> Available records:

begin

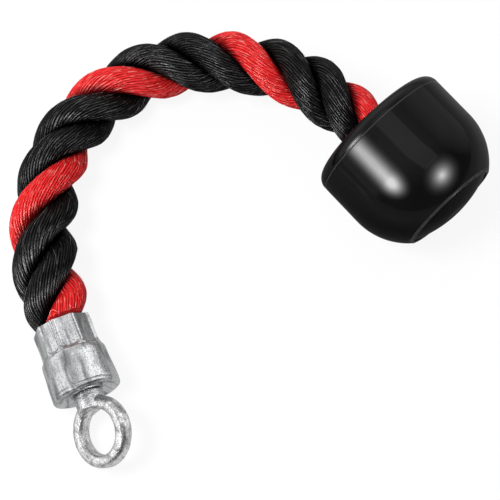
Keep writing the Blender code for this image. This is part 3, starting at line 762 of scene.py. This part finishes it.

end
begin

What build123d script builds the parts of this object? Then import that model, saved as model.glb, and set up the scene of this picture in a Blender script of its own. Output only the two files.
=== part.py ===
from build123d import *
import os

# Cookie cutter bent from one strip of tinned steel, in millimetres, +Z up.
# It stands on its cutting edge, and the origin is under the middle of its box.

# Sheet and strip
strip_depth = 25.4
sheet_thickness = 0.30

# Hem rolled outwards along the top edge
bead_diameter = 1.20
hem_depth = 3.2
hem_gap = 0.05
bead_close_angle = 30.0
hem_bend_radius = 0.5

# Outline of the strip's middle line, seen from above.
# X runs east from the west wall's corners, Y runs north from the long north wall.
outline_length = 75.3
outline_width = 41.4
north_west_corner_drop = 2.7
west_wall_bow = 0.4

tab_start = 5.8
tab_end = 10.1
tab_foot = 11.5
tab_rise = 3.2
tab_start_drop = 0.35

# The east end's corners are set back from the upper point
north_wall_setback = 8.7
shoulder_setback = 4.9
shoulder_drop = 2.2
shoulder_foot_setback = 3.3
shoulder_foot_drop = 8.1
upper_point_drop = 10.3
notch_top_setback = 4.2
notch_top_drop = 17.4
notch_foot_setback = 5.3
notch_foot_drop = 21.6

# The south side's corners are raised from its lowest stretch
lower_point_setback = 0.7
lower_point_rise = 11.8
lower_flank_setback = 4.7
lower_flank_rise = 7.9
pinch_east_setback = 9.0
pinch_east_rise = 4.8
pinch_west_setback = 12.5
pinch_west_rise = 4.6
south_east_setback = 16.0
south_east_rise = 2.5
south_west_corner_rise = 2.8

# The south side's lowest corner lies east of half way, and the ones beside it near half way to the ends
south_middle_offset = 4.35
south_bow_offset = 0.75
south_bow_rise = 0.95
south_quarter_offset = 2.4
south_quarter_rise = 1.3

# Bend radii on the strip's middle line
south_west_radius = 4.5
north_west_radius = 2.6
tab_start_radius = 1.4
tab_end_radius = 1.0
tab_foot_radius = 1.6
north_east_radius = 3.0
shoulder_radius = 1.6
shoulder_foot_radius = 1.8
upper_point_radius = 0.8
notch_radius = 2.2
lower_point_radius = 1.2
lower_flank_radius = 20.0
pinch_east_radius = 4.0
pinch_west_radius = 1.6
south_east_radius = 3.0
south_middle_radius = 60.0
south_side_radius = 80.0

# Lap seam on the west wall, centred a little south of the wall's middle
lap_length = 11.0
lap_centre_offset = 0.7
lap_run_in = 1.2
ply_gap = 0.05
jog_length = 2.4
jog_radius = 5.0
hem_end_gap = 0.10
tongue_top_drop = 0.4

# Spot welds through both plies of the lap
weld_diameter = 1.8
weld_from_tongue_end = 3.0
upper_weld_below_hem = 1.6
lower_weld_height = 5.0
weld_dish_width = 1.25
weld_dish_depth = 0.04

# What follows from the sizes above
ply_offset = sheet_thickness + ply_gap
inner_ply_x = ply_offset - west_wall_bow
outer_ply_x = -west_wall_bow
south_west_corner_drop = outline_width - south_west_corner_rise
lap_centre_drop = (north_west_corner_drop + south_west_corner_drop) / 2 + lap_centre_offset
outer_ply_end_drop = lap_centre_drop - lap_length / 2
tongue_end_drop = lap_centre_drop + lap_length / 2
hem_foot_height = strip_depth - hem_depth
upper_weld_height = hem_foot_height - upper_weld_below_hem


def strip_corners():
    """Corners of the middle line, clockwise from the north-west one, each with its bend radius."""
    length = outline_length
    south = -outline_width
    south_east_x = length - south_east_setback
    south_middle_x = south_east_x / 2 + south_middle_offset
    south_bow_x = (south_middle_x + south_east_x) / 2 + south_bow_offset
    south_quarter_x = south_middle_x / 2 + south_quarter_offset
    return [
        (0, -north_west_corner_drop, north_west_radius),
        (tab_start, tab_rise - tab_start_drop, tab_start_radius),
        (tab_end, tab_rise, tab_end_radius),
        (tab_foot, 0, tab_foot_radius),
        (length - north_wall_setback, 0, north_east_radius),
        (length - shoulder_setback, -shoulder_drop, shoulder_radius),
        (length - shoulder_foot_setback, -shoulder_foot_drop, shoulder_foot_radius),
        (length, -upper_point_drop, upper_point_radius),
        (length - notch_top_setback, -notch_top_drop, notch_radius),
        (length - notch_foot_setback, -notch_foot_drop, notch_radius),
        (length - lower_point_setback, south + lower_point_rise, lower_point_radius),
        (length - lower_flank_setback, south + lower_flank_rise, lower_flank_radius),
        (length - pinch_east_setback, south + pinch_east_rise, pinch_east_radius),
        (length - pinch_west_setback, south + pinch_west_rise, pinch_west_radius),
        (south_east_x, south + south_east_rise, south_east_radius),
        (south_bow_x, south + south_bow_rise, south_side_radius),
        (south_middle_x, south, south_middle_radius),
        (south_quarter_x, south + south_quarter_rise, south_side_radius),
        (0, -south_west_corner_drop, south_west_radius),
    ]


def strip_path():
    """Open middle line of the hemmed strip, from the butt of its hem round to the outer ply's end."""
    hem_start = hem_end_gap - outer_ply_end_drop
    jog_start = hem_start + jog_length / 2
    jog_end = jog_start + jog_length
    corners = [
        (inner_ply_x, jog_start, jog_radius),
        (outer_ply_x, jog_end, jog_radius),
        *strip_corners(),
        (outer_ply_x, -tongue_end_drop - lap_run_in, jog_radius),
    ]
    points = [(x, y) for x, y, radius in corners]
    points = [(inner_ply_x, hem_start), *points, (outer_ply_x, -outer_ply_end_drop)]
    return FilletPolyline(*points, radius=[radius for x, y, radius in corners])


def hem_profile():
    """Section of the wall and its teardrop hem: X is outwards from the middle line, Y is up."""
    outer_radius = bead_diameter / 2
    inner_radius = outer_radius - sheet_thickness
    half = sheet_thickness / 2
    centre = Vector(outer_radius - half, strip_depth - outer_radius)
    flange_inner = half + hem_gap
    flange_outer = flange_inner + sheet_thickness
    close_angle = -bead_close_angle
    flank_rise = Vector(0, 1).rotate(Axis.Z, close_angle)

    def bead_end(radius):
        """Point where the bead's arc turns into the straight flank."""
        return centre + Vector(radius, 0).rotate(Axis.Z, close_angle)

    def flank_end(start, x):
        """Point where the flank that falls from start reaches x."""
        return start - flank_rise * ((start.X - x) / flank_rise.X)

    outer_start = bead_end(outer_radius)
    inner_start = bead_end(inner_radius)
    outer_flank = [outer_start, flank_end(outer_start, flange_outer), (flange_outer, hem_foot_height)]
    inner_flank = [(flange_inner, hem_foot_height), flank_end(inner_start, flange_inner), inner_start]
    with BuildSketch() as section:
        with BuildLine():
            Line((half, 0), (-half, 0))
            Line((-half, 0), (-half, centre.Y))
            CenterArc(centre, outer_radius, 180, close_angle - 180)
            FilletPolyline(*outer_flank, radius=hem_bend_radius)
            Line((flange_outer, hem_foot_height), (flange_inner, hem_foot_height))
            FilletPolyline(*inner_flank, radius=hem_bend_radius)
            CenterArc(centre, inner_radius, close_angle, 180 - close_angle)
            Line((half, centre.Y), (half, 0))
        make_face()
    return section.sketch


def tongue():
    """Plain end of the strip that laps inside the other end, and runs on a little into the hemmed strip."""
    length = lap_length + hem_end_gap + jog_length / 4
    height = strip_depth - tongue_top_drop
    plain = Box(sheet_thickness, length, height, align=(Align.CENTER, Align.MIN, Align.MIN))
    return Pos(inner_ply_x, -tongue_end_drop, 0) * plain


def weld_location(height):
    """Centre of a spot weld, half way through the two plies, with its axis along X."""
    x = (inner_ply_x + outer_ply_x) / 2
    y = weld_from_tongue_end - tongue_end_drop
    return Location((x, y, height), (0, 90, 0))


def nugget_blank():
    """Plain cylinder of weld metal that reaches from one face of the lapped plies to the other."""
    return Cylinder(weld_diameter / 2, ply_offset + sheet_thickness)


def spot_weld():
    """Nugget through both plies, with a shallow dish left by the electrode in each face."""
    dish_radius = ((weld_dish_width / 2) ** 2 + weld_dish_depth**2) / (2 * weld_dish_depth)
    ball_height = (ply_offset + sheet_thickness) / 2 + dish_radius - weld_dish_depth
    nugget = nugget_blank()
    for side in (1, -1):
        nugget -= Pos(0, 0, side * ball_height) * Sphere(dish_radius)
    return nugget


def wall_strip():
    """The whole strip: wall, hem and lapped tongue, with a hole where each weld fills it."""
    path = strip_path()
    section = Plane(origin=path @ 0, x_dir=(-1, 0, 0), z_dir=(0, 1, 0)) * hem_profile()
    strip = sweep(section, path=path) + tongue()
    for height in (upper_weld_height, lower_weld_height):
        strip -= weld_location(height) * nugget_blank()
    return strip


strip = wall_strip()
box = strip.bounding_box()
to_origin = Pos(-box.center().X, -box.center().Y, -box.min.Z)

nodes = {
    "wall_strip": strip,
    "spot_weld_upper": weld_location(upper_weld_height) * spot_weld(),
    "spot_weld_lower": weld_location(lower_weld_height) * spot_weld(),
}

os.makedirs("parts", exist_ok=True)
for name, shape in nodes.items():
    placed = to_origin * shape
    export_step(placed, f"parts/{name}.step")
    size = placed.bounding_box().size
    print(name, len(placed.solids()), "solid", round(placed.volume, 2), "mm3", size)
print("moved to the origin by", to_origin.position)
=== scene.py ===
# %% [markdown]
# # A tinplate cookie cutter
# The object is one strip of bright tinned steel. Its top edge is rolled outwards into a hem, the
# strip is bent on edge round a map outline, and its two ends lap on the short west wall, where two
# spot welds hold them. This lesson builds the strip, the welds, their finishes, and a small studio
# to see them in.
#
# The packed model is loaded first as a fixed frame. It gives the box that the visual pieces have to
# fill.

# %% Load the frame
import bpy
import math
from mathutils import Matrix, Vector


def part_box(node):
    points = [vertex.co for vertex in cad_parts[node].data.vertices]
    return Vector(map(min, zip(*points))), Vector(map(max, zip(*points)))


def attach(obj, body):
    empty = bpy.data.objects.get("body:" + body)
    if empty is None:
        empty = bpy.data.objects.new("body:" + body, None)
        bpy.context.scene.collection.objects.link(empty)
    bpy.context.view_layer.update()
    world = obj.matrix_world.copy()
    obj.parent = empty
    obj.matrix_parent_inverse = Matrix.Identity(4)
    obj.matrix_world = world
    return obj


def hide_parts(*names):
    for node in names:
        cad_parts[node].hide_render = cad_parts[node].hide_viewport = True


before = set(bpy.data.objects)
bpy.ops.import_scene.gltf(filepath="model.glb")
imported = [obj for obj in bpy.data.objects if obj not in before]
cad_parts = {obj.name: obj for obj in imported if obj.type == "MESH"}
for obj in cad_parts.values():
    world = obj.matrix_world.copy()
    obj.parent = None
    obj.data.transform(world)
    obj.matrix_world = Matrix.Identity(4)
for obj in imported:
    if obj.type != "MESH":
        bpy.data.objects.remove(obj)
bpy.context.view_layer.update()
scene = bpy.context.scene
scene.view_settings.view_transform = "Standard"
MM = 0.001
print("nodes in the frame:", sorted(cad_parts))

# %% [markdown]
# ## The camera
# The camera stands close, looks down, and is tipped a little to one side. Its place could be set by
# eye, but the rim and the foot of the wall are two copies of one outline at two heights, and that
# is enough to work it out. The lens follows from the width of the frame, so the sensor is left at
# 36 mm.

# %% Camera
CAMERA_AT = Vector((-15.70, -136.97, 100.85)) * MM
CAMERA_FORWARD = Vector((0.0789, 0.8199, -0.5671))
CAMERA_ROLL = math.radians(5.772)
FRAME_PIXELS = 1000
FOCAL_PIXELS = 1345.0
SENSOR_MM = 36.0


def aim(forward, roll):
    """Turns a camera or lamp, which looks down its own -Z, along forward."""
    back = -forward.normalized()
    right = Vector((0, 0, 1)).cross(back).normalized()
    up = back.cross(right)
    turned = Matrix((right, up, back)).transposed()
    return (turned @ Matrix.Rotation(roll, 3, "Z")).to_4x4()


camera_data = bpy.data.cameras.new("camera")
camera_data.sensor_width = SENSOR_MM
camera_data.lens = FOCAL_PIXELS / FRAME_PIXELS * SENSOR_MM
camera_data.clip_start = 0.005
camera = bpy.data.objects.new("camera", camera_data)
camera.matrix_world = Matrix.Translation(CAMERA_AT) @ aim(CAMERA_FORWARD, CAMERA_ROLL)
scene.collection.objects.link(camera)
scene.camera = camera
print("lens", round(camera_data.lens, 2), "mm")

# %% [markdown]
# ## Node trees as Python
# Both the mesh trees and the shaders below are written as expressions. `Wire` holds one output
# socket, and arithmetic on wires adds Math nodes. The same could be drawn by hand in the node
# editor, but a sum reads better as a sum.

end
begin

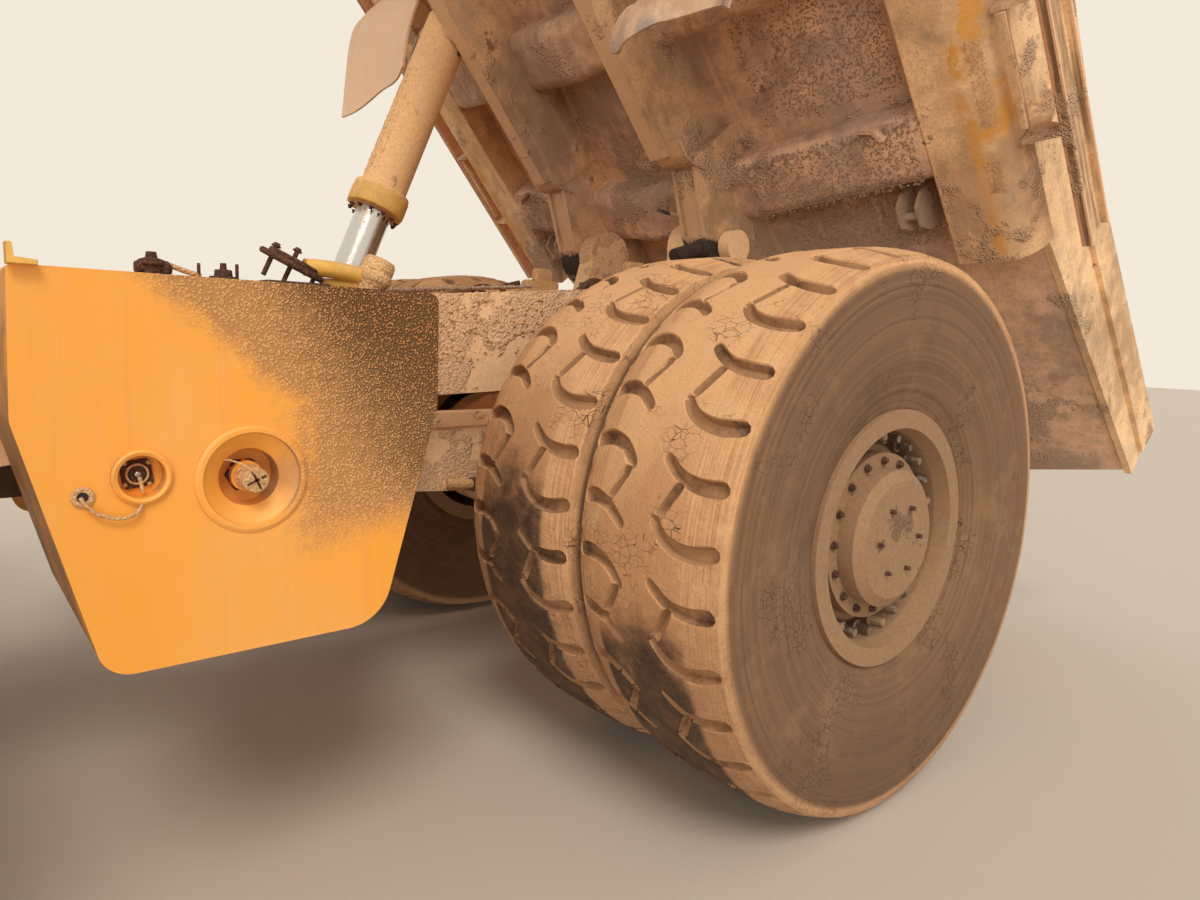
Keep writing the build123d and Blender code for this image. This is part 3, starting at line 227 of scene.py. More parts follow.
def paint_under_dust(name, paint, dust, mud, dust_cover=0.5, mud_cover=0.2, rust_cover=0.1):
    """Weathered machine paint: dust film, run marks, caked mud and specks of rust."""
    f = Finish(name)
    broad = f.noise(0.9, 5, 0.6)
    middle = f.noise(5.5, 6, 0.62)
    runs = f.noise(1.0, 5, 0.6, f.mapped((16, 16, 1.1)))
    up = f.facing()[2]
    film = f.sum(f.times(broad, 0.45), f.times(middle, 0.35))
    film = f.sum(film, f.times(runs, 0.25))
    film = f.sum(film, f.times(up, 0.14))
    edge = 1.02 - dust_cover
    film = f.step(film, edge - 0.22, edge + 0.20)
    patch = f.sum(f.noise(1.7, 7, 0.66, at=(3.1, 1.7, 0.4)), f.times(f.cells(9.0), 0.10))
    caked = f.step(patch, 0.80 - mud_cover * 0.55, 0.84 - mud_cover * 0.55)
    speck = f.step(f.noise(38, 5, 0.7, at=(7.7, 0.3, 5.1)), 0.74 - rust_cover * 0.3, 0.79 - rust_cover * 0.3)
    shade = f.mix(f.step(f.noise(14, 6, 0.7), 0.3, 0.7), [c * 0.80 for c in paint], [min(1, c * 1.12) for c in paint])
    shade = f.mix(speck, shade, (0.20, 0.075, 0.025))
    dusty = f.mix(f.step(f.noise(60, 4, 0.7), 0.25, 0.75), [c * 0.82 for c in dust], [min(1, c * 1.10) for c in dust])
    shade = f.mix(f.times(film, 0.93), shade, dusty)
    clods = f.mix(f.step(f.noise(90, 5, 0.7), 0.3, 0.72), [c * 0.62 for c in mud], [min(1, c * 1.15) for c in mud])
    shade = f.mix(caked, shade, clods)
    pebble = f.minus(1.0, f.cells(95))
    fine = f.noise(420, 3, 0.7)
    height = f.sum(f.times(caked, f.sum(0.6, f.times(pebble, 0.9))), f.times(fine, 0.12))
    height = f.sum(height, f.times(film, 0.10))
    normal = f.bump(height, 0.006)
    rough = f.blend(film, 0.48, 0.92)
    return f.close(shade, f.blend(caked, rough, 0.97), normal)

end

Only the lines from the line with "strip = wall_strip()" to the line with "bpy.data.objects.remove(obj)", inclusive, are to be printed, exactly as they appear.

strip = wall_strip()
box = strip.bounding_box()
to_origin = Pos(-box.center().X, -box.center().Y, -box.min.Z)

nodes = {
    "wall_strip": strip,
    "spot_weld_upper": weld_location(upper_weld_height) * spot_weld(),
    "spot_weld_lower": weld_location(lower_weld_height) * spot_weld(),
}

os.makedirs("parts", exist_ok=True)
for name, shape in nodes.items():
    placed = to_origin * shape
    export_step(placed, f"parts/{name}.step")
    size = placed.bounding_box().size
    print(name, len(placed.solids()), "solid", round(placed.volume, 2), "mm3", size)
print("moved to the origin by", to_origin.position)
=== scene.py ===
# %% [markdown]
# # A tinplate cookie cutter
# The object is one strip of bright tinned steel. Its top edge is rolled outwards into a hem, the
# strip is bent on edge round a map outline, and its two ends lap on the short west wall, where two
# spot welds hold them. This lesson builds the strip, the welds, their finishes, and a small studio
# to see them in.
#
# The packed model is loaded first as a fixed frame. It gives the box that the visual pieces have to
# fill.

# %% Load the frame
import bpy
import math
from mathutils import Matrix, Vector


def part_box(node):
    points = [vertex.co for vertex in cad_parts[node].data.vertices]
    return Vector(map(min, zip(*points))), Vector(map(max, zip(*points)))


def attach(obj, body):
    empty = bpy.data.objects.get("body:" + body)
    if empty is None:
        empty = bpy.data.objects.new("body:" + body, None)
        bpy.context.scene.collection.objects.link(empty)
    bpy.context.view_layer.update()
    world = obj.matrix_world.copy()
    obj.parent = empty
    obj.matrix_parent_inverse = Matrix.Identity(4)
    obj.matrix_world = world
    return obj


def hide_parts(*names):
    for node in names:
        cad_parts[node].hide_render = cad_parts[node].hide_viewport = True


before = set(bpy.data.objects)
bpy.ops.import_scene.gltf(filepath="model.glb")
imported = [obj for obj in bpy.data.objects if obj not in before]
cad_parts = {obj.name: obj for obj in imported if obj.type == "MESH"}
for obj in cad_parts.values():
    world = obj.matrix_world.copy()
    obj.parent = None
    obj.data.transform(world)
    obj.matrix_world = Matrix.Identity(4)
for obj in imported:
    if obj.type != "MESH":
        bpy.data.objects.remove(obj)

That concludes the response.